Job:
Beneath this instruction is a block of data; output from it exactly the lines that run from the one containing "BAIL_Y, BAIL_Z), lever)" through the one containing "bpy.data.objects.remove(obj)", inclusive.

Information shown:
§ §
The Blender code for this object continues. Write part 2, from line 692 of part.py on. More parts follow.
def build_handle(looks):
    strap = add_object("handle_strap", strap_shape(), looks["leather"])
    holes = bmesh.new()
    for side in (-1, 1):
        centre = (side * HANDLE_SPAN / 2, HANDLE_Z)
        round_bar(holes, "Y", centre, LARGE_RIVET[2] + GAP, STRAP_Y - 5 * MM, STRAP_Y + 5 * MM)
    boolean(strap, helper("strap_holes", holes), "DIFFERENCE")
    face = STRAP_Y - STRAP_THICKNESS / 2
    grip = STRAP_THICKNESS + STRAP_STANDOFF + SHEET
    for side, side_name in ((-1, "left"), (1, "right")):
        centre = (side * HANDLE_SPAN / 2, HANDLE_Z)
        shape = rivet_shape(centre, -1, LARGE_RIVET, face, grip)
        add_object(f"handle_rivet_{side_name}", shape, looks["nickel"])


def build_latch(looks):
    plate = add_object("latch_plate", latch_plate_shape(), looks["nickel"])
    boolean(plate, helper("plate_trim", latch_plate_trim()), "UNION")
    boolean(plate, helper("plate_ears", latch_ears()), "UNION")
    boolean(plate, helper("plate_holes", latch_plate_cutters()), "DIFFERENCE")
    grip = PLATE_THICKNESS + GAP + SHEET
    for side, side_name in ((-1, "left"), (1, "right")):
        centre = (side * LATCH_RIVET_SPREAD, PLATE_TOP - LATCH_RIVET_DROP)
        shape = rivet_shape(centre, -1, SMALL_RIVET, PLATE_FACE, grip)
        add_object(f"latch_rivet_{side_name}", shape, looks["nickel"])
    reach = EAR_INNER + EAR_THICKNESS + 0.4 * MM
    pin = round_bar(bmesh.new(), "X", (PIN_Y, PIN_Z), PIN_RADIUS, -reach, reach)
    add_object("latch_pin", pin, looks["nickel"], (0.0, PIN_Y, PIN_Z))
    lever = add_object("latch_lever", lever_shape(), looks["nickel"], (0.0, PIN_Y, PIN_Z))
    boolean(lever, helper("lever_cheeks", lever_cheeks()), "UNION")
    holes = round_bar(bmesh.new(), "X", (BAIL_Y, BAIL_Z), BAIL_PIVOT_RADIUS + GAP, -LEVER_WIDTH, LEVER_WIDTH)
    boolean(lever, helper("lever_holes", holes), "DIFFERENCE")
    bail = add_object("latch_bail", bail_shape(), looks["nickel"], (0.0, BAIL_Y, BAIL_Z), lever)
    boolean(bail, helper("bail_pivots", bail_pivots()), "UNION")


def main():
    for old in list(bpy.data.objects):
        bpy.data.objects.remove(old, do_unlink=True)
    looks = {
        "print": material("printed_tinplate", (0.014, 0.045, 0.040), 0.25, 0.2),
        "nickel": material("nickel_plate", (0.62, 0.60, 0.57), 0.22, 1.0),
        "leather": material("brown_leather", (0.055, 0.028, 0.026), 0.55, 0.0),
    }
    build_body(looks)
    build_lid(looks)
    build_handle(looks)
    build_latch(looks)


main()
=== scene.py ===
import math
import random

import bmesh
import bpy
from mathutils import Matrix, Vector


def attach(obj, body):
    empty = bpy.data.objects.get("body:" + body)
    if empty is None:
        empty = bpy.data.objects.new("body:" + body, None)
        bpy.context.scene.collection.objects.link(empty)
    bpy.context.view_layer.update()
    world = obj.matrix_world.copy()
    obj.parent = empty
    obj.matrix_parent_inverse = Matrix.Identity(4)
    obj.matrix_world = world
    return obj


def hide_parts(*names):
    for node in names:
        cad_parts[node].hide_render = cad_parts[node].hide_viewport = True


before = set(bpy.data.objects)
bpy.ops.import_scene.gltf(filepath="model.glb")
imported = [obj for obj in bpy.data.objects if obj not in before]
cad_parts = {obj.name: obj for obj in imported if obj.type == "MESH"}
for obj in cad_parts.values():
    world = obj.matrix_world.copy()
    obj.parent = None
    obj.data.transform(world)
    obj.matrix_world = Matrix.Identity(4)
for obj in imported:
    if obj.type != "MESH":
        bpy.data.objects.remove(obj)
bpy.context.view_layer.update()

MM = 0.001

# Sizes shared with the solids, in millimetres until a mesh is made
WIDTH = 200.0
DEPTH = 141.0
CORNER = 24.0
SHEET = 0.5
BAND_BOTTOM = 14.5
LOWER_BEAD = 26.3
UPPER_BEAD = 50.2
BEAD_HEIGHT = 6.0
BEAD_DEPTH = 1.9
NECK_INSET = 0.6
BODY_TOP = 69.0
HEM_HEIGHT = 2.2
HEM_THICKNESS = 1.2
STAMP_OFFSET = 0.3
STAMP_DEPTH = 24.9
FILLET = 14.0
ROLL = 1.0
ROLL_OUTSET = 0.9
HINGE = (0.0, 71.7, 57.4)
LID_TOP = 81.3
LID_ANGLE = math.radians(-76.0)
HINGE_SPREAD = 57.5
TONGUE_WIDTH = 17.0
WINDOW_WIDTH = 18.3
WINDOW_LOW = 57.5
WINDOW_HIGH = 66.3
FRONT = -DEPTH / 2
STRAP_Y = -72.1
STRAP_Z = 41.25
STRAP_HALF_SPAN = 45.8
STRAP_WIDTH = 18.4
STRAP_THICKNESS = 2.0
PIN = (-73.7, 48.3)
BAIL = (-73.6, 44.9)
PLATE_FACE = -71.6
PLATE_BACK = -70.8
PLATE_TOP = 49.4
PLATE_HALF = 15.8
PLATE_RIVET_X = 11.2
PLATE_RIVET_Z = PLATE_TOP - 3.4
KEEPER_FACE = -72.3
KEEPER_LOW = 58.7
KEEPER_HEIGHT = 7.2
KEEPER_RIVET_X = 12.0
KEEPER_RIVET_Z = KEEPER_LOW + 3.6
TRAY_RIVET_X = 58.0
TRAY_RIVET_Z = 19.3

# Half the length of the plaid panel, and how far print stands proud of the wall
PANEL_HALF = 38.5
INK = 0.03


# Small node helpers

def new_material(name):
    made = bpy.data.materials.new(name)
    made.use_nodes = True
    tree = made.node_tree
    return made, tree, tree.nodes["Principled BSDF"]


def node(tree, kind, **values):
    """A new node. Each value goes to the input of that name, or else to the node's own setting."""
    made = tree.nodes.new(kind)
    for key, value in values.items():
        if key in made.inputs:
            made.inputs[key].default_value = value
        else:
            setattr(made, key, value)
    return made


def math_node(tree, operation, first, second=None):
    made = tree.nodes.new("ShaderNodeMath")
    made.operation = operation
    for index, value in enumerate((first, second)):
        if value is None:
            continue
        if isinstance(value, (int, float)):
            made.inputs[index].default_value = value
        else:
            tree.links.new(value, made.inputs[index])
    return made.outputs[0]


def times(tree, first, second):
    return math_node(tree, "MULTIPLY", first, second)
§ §
Solved exercise:
    bail = add_object("latch_bail", bail_shape(), looks["nickel"], (0.0, BAIL_Y, BAIL_Z), lever)
    boolean(bail, helper("bail_pivots", bail_pivots()), "UNION")


def main():
    for old in list(bpy.data.objects):
        bpy.data.objects.remove(old, do_unlink=True)
    looks = {
        "print": material("printed_tinplate", (0.014, 0.045, 0.040), 0.25, 0.2),
        "nickel": material("nickel_plate", (0.62, 0.60, 0.57), 0.22, 1.0),
        "leather": material("brown_leather", (0.055, 0.028, 0.026), 0.55, 0.0),
    }
    build_body(looks)
    build_lid(looks)
    build_handle(looks)
    build_latch(looks)


main()
=== scene.py ===
import math
import random

import bmesh
import bpy
from mathutils import Matrix, Vector


def attach(obj, body):
    empty = bpy.data.objects.get("body:" + body)
    if empty is None:
        empty = bpy.data.objects.new("body:" + body, None)
        bpy.context.scene.collection.objects.link(empty)
    bpy.context.view_layer.update()
    world = obj.matrix_world.copy()
    obj.parent = empty
    obj.matrix_parent_inverse = Matrix.Identity(4)
    obj.matrix_world = world
    return obj


def hide_parts(*names):
    for node in names:
        cad_parts[node].hide_render = cad_parts[node].hide_viewport = True


before = set(bpy.data.objects)
bpy.ops.import_scene.gltf(filepath="model.glb")
imported = [obj for obj in bpy.data.objects if obj not in before]
cad_parts = {obj.name: obj for obj in imported if obj.type == "MESH"}
for obj in cad_parts.values():
    world = obj.matrix_world.copy()
    obj.parent = None
    obj.data.transform(world)
    obj.matrix_world = Matrix.Identity(4)
for obj in imported:
    if obj.type != "MESH":
        bpy.data.objects.remove(obj)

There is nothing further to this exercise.